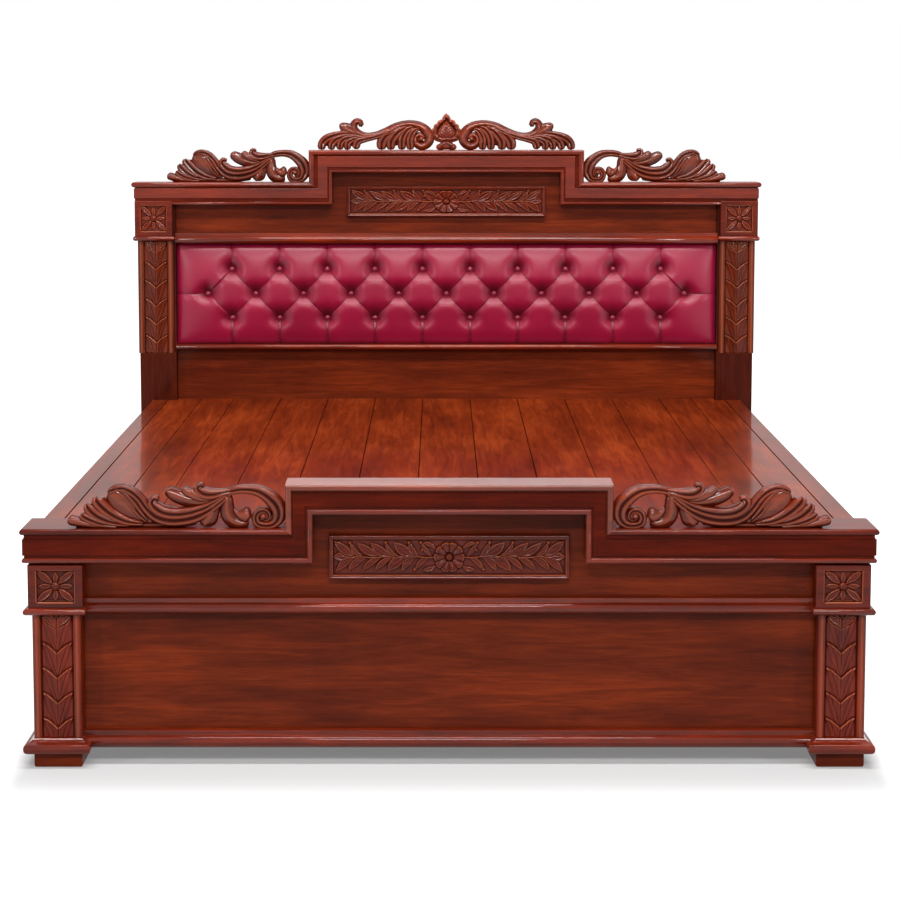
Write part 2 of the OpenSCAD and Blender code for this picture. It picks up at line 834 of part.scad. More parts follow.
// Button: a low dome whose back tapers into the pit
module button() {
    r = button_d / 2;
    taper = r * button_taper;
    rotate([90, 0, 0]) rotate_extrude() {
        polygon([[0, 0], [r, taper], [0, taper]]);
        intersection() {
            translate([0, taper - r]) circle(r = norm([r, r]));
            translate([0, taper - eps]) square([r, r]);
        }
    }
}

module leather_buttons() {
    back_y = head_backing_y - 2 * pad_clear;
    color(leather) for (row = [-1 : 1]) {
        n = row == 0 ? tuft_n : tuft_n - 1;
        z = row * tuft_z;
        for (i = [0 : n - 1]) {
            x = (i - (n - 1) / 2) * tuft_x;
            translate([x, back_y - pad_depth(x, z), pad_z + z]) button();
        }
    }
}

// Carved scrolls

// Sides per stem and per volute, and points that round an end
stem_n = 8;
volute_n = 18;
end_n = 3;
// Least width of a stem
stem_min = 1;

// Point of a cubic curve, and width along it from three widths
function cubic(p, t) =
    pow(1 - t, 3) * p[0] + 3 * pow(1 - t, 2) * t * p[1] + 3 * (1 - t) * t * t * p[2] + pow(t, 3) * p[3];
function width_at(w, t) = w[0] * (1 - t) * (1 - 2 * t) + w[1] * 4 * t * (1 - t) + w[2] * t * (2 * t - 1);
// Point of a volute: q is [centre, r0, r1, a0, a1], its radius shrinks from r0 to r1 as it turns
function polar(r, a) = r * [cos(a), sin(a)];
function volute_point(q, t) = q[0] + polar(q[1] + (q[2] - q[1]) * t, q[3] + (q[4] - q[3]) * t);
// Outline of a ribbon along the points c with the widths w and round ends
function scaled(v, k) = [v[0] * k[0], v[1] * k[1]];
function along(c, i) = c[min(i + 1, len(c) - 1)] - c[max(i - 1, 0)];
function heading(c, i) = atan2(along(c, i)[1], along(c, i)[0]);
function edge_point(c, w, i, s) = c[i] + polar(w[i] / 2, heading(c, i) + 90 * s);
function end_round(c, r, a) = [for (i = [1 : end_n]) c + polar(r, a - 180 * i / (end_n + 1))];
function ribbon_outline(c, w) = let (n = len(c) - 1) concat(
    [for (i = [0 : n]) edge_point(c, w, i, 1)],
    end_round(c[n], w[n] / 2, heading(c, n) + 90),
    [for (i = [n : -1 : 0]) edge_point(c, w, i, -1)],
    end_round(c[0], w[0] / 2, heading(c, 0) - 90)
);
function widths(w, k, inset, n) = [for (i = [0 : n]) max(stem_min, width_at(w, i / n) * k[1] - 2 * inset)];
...
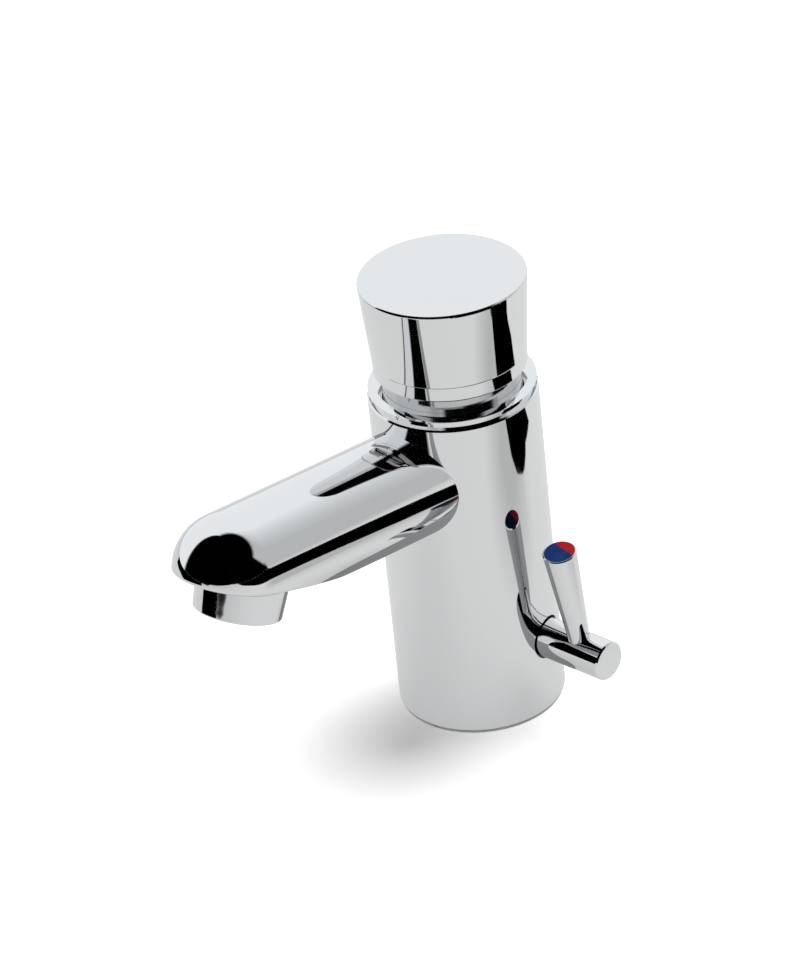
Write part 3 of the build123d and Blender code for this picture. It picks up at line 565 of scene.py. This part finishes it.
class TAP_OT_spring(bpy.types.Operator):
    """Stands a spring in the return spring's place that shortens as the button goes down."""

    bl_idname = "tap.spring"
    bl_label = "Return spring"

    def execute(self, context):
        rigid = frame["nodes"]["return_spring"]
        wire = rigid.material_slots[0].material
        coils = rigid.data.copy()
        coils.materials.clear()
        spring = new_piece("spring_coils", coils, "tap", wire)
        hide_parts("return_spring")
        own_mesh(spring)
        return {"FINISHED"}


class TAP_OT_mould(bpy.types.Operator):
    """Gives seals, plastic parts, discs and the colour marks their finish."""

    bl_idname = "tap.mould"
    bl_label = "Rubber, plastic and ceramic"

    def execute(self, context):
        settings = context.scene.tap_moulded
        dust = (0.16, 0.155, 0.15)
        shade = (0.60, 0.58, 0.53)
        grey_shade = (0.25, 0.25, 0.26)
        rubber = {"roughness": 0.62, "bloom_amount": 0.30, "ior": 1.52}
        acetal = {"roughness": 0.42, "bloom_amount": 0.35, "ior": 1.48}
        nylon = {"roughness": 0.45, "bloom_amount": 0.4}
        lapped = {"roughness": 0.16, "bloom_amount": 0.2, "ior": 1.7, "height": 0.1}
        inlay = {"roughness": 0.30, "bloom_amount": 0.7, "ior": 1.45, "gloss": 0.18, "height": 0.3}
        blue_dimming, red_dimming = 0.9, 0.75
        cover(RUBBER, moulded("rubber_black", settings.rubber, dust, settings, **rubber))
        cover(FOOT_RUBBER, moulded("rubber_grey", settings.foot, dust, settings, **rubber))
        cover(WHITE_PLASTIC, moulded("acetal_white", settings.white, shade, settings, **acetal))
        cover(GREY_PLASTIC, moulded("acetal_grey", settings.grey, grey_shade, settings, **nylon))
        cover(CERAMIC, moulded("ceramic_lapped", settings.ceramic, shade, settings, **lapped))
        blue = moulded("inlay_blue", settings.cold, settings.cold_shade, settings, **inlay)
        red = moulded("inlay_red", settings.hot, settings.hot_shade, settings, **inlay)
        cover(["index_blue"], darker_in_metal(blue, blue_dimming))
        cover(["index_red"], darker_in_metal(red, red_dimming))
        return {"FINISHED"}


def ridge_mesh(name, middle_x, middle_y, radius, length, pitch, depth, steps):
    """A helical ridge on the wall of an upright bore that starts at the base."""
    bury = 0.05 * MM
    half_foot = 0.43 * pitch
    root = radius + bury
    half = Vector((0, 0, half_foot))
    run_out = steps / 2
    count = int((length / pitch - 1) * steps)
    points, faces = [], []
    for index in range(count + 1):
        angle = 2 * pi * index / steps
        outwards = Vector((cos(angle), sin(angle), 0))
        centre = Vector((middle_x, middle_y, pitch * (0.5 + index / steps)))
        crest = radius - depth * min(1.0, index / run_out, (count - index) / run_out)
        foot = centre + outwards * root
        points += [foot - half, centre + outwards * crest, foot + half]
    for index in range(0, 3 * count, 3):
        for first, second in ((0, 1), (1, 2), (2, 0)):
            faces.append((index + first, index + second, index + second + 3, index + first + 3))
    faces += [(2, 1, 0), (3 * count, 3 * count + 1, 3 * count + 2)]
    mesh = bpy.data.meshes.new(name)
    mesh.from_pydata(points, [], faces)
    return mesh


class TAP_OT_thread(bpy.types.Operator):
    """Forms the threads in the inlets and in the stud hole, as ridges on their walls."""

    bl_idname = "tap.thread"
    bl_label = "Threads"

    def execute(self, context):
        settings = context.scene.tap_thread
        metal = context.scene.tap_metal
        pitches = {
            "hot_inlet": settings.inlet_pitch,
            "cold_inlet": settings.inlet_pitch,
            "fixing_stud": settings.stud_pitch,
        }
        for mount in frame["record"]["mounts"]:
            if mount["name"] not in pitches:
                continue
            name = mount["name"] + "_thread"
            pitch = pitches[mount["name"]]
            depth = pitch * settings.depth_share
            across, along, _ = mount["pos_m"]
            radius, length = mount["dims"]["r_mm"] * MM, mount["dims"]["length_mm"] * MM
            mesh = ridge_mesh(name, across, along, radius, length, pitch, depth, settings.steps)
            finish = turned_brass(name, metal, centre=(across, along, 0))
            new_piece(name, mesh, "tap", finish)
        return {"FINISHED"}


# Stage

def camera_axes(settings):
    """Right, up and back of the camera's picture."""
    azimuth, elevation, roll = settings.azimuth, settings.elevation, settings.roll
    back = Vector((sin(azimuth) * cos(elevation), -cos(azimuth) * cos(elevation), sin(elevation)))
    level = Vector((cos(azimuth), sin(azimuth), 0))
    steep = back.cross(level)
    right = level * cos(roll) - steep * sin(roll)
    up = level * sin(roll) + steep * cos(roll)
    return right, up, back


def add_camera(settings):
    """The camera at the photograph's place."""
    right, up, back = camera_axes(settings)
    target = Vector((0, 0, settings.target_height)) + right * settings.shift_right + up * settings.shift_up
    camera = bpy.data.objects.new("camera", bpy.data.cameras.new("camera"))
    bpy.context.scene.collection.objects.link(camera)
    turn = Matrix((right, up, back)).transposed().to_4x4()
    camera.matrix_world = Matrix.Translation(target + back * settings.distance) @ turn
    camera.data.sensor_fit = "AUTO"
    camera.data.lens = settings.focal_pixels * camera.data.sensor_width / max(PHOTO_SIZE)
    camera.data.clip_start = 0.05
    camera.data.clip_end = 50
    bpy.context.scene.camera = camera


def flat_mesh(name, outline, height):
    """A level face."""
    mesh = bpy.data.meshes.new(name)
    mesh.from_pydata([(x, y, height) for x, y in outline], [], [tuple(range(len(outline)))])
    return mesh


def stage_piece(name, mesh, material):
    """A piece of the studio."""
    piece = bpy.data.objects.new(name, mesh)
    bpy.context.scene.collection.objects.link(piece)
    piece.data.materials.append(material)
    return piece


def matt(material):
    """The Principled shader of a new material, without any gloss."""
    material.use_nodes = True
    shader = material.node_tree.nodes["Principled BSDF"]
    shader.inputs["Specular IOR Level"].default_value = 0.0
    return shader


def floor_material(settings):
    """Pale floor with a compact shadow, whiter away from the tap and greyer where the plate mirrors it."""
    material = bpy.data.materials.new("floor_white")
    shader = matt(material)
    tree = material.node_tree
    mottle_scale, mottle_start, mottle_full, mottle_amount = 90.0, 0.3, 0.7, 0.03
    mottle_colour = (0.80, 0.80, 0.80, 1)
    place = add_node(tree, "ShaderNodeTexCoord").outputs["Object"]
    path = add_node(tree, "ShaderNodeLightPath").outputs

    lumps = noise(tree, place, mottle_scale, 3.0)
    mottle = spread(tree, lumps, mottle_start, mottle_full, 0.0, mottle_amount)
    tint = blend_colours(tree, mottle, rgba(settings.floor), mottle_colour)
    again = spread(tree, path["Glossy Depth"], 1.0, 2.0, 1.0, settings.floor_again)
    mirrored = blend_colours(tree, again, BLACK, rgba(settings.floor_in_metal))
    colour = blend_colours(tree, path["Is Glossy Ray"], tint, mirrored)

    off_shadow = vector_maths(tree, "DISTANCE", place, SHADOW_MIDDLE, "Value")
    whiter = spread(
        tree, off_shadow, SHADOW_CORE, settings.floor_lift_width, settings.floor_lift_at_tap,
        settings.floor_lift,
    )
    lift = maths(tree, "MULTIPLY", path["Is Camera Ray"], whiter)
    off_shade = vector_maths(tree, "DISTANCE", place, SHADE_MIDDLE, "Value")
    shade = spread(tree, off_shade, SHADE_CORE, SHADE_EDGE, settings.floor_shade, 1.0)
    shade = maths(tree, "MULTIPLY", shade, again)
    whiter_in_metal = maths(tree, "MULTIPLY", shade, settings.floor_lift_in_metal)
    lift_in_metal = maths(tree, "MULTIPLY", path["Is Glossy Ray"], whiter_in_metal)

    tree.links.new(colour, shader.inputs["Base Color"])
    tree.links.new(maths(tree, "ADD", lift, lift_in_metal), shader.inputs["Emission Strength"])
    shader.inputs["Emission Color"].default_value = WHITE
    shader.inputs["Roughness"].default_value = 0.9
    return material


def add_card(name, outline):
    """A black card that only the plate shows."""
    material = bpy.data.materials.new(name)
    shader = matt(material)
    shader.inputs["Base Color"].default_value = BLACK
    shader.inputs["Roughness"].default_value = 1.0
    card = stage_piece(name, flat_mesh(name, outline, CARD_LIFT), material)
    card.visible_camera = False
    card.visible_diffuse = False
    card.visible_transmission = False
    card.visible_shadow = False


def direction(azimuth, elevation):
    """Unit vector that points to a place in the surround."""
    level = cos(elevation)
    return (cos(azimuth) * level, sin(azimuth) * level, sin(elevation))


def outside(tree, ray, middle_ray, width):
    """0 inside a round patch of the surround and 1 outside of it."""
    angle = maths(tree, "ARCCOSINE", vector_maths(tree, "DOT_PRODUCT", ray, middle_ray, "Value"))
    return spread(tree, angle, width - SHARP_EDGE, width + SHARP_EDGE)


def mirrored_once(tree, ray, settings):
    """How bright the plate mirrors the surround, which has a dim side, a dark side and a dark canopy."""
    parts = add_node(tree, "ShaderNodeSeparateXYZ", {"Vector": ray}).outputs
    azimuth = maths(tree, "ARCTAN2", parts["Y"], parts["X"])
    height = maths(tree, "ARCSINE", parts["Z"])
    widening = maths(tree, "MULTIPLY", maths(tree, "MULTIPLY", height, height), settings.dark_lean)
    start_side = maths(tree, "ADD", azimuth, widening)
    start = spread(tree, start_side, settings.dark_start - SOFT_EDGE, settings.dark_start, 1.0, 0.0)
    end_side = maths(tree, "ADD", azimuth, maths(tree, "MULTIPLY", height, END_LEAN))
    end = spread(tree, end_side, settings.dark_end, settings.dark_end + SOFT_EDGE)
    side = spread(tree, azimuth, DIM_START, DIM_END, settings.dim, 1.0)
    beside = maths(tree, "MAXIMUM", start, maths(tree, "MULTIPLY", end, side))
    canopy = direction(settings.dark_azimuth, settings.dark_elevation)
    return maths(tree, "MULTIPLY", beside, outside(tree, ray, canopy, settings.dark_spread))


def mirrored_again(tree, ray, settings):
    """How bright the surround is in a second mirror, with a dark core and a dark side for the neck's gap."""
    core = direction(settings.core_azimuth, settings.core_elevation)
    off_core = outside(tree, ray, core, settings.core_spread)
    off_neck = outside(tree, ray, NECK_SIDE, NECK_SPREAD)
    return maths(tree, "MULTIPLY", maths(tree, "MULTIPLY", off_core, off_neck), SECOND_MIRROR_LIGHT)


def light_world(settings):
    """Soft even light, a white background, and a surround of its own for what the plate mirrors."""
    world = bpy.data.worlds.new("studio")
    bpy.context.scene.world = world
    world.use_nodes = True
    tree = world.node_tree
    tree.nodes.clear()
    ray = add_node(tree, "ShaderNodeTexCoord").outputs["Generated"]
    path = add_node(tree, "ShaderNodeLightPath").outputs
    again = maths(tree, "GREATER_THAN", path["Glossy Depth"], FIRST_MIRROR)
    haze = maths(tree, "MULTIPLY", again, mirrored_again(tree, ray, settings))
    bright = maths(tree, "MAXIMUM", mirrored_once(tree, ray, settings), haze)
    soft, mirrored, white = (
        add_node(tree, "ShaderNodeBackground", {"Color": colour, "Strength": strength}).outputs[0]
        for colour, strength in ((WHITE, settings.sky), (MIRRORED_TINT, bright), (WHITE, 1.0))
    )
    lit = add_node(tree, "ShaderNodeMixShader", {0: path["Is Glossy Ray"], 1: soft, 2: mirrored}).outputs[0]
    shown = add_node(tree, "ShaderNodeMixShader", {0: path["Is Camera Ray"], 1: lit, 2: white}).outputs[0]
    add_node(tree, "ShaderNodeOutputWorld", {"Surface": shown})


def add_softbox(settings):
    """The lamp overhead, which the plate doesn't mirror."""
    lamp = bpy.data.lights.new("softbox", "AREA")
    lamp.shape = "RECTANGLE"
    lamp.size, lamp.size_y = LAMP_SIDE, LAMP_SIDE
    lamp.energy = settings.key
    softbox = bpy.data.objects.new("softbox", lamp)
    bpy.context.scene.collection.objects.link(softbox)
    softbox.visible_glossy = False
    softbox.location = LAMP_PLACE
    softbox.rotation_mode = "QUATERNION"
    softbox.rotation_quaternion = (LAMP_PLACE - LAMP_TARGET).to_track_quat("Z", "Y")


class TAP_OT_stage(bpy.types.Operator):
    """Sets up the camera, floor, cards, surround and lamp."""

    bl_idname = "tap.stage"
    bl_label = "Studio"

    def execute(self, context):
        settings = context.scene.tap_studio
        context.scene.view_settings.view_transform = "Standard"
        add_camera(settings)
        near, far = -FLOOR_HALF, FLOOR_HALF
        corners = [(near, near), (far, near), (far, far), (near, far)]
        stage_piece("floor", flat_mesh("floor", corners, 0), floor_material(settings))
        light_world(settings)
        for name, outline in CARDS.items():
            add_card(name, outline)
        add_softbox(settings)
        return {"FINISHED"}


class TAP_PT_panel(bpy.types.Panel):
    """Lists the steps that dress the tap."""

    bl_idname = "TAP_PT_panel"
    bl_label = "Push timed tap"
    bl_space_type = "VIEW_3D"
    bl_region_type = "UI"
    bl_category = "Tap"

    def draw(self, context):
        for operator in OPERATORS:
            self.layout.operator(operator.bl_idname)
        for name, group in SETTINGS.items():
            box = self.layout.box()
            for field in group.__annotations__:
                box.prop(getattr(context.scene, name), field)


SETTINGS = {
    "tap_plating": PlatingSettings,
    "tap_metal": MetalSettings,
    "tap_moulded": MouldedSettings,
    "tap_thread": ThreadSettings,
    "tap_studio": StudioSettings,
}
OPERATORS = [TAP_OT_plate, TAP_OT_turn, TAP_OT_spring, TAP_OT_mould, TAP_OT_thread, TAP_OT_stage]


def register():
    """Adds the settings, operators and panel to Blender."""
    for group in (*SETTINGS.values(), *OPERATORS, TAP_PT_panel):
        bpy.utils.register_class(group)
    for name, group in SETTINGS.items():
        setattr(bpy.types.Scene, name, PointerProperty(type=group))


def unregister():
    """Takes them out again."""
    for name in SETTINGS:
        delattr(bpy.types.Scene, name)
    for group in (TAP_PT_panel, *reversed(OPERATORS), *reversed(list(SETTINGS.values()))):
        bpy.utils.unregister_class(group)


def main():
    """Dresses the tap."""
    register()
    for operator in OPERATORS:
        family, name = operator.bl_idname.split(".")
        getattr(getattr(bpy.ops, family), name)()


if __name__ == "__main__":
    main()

→ Problem statement
Copy verbatim the line that contains "Write part 3", the line that contains "a spring in", and all lines between them.

→ Output for this task
Write part 3 of the build123d and Blender code for this picture. It picks up at line 565 of scene.py. This part finishes it.
class TAP_OT_spring(bpy.types.Operator):
    """Stands a spring in the return spring's place that shortens as the button goes down."""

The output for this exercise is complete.